● **Goal**
Every line below should be repeated exactly.

● **Dataset section**
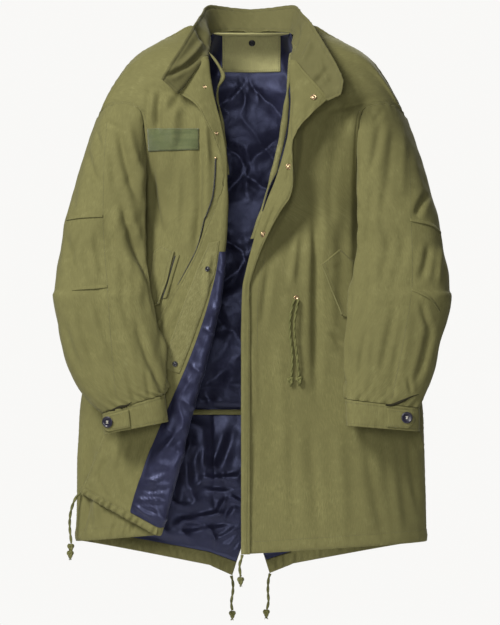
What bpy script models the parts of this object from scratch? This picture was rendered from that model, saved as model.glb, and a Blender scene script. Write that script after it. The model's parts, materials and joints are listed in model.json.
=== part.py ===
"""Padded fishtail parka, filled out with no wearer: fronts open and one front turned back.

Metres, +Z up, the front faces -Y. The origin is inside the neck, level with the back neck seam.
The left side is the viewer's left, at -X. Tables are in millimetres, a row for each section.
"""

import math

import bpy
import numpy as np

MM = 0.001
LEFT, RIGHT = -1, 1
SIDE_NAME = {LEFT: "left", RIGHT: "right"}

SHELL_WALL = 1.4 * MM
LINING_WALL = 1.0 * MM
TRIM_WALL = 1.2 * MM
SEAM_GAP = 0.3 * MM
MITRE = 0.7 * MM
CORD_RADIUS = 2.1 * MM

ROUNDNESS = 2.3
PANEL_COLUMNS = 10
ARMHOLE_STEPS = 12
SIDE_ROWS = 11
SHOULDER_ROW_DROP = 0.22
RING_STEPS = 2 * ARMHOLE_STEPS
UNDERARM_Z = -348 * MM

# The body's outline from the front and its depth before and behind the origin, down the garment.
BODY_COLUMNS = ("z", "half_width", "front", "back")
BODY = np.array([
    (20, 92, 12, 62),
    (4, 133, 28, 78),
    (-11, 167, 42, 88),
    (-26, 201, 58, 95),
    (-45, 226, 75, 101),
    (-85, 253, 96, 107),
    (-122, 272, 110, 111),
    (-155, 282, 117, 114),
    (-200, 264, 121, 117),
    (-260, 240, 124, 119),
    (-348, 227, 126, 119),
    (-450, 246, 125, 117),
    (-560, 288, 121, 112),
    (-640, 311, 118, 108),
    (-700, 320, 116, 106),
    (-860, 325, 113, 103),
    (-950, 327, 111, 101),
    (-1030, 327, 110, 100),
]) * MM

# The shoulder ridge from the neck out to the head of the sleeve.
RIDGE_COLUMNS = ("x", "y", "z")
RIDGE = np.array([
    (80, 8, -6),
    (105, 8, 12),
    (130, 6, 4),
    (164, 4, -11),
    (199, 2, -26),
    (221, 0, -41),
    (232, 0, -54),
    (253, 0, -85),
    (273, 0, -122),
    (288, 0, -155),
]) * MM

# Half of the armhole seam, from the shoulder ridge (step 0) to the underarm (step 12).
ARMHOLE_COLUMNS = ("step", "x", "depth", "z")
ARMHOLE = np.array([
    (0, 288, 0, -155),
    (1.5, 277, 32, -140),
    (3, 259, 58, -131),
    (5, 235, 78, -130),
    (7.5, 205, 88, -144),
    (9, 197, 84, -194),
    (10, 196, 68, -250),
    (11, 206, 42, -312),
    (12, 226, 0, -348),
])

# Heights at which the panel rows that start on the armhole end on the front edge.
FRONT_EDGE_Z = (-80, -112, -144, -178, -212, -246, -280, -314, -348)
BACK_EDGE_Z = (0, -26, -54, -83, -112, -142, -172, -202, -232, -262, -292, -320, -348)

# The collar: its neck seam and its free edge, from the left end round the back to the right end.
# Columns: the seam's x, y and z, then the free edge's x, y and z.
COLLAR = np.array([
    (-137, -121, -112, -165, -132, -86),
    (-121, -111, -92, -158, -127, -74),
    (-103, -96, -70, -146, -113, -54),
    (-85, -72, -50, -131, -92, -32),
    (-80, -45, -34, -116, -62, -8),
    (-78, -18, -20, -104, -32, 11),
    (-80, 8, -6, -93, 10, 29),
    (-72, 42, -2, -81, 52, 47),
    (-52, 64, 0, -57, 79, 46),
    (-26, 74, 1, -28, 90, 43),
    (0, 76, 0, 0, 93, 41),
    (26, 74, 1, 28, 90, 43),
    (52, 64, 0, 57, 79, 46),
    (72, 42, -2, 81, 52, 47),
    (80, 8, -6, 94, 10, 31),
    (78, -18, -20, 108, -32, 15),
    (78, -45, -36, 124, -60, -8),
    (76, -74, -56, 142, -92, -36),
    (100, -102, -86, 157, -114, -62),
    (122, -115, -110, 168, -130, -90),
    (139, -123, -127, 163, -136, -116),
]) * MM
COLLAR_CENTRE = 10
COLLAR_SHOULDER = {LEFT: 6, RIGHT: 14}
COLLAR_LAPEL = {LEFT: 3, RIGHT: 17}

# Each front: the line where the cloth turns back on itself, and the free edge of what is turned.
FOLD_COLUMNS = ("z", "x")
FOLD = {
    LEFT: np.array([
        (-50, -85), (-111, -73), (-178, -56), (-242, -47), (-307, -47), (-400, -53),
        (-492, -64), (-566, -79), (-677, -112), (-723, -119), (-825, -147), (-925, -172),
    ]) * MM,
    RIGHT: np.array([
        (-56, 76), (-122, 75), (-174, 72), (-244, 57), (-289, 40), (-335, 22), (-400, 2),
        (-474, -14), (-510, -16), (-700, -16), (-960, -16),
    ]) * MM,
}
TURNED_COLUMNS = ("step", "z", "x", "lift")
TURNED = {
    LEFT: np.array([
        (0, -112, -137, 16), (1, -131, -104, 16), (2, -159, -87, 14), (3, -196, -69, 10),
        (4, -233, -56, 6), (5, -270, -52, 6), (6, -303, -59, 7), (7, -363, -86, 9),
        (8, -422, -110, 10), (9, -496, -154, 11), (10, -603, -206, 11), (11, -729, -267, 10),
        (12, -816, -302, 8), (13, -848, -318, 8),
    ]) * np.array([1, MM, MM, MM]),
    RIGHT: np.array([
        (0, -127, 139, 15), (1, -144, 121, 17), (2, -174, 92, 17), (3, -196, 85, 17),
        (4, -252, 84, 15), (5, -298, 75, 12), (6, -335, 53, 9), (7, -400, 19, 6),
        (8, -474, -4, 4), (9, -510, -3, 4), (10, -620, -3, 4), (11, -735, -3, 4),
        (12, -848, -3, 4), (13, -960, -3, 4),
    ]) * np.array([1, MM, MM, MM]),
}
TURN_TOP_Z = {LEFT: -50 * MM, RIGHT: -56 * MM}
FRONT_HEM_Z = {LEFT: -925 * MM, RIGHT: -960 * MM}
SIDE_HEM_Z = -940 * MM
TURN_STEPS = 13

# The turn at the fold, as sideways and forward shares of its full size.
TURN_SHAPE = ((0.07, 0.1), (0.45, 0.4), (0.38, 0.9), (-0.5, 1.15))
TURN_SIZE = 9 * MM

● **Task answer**
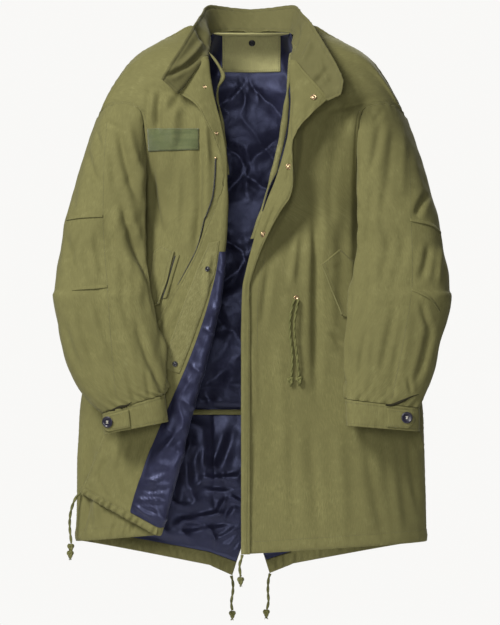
What bpy script models the parts of this object from scratch? This picture was rendered from that model, saved as model.glb, and a Blender scene script. Write that script after it. The model's parts, materials and joints are listed in model.json.
=== part.py ===
"""Padded fishtail parka, filled out with no wearer: fronts open and one front turned back.

Metres, +Z up, the front faces -Y. The origin is inside the neck, level with the back neck seam.
The left side is the viewer's left, at -X. Tables are in millimetres, a row for each section.
"""

import math

import bpy
import numpy as np

MM = 0.001
LEFT, RIGHT = -1, 1
SIDE_NAME = {LEFT: "left", RIGHT: "right"}

SHELL_WALL = 1.4 * MM
LINING_WALL = 1.0 * MM
TRIM_WALL = 1.2 * MM
SEAM_GAP = 0.3 * MM
MITRE = 0.7 * MM
CORD_RADIUS = 2.1 * MM

ROUNDNESS = 2.3
PANEL_COLUMNS = 10
ARMHOLE_STEPS = 12
SIDE_ROWS = 11
SHOULDER_ROW_DROP = 0.22
RING_STEPS = 2 * ARMHOLE_STEPS
UNDERARM_Z = -348 * MM

# The body's outline from the front and its depth before and behind the origin, down the garment.
BODY_COLUMNS = ("z", "half_width", "front", "back")
BODY = np.array([
    (20, 92, 12, 62),
    (4, 133, 28, 78),
    (-11, 167, 42, 88),
    (-26, 201, 58, 95),
    (-45, 226, 75, 101),
    (-85, 253, 96, 107),
    (-122, 272, 110, 111),
    (-155, 282, 117, 114),
    (-200, 264, 121, 117),
    (-260, 240, 124, 119),
    (-348, 227, 126, 119),
    (-450, 246, 125, 117),
    (-560, 288, 121, 112),
    (-640, 311, 118, 108),
    (-700, 320, 116, 106),
    (-860, 325, 113, 103),
    (-950, 327, 111, 101),
    (-1030, 327, 110, 100),
]) * MM

# The shoulder ridge from the neck out to the head of the sleeve.
RIDGE_COLUMNS = ("x", "y", "z")
RIDGE = np.array([
    (80, 8, -6),
    (105, 8, 12),
    (130, 6, 4),
    (164, 4, -11),
    (199, 2, -26),
    (221, 0, -41),
    (232, 0, -54),
    (253, 0, -85),
    (273, 0, -122),
    (288, 0, -155),
]) * MM

# Half of the armhole seam, from the shoulder ridge (step 0) to the underarm (step 12).
ARMHOLE_COLUMNS = ("step", "x", "depth", "z")
ARMHOLE = np.array([
    (0, 288, 0, -155),
    (1.5, 277, 32, -140),
    (3, 259, 58, -131),
    (5, 235, 78, -130),
    (7.5, 205, 88, -144),
    (9, 197, 84, -194),
    (10, 196, 68, -250),
    (11, 206, 42, -312),
    (12, 226, 0, -348),
])

# Heights at which the panel rows that start on the armhole end on the front edge.
FRONT_EDGE_Z = (-80, -112, -144, -178, -212, -246, -280, -314, -348)
BACK_EDGE_Z = (0, -26, -54, -83, -112, -142, -172, -202, -232, -262, -292, -320, -348)

# The collar: its neck seam and its free edge, from the left end round the back to the right end.
# Columns: the seam's x, y and z, then the free edge's x, y and z.
COLLAR = np.array([
    (-137, -121, -112, -165, -132, -86),
    (-121, -111, -92, -158, -127, -74),
    (-103, -96, -70, -146, -113, -54),
    (-85, -72, -50, -131, -92, -32),
    (-80, -45, -34, -116, -62, -8),
    (-78, -18, -20, -104, -32, 11),
    (-80, 8, -6, -93, 10, 29),
    (-72, 42, -2, -81, 52, 47),
    (-52, 64, 0, -57, 79, 46),
    (-26, 74, 1, -28, 90, 43),
    (0, 76, 0, 0, 93, 41),
    (26, 74, 1, 28, 90, 43),
    (52, 64, 0, 57, 79, 46),
    (72, 42, -2, 81, 52, 47),
    (80, 8, -6, 94, 10, 31),
    (78, -18, -20, 108, -32, 15),
    (78, -45, -36, 124, -60, -8),
    (76, -74, -56, 142, -92, -36),
    (100, -102, -86, 157, -114, -62),
    (122, -115, -110, 168, -130, -90),
    (139, -123, -127, 163, -136, -116),
]) * MM
COLLAR_CENTRE = 10
COLLAR_SHOULDER = {LEFT: 6, RIGHT: 14}
COLLAR_LAPEL = {LEFT: 3, RIGHT: 17}

# Each front: the line where the cloth turns back on itself, and the free edge of what is turned.
FOLD_COLUMNS = ("z", "x")
FOLD = {
    LEFT: np.array([
        (-50, -85), (-111, -73), (-178, -56), (-242, -47), (-307, -47), (-400, -53),
        (-492, -64), (-566, -79), (-677, -112), (-723, -119), (-825, -147), (-925, -172),
    ]) * MM,
    RIGHT: np.array([
        (-56, 76), (-122, 75), (-174, 72), (-244, 57), (-289, 40), (-335, 22), (-400, 2),
        (-474, -14), (-510, -16), (-700, -16), (-960, -16),
    ]) * MM,
}
TURNED_COLUMNS = ("step", "z", "x", "lift")
TURNED = {
    LEFT: np.array([
        (0, -112, -137, 16), (1, -131, -104, 16), (2, -159, -87, 14), (3, -196, -69, 10),
        (4, -233, -56, 6), (5, -270, -52, 6), (6, -303, -59, 7), (7, -363, -86, 9),
        (8, -422, -110, 10), (9, -496, -154, 11), (10, -603, -206, 11), (11, -729, -267, 10),
        (12, -816, -302, 8), (13, -848, -318, 8),
    ]) * np.array([1, MM, MM, MM]),
    RIGHT: np.array([
        (0, -127, 139, 15), (1, -144, 121, 17), (2, -174, 92, 17), (3, -196, 85, 17),
        (4, -252, 84, 15), (5, -298, 75, 12), (6, -335, 53, 9), (7, -400, 19, 6),
        (8, -474, -4, 4), (9, -510, -3, 4), (10, -620, -3, 4), (11, -735, -3, 4),
        (12, -848, -3, 4), (13, -960, -3, 4),
    ]) * np.array([1, MM, MM, MM]),
}
TURN_TOP_Z = {LEFT: -50 * MM, RIGHT: -56 * MM}
FRONT_HEM_Z = {LEFT: -925 * MM, RIGHT: -960 * MM}
SIDE_HEM_Z = -940 * MM
TURN_STEPS = 13

# The turn at the fold, as sideways and forward shares of its full size.
TURN_SHAPE = ((0.07, 0.1), (0.45, 0.4), (0.38, 0.9), (-0.5, 1.15))
TURN_SIZE = 9 * MM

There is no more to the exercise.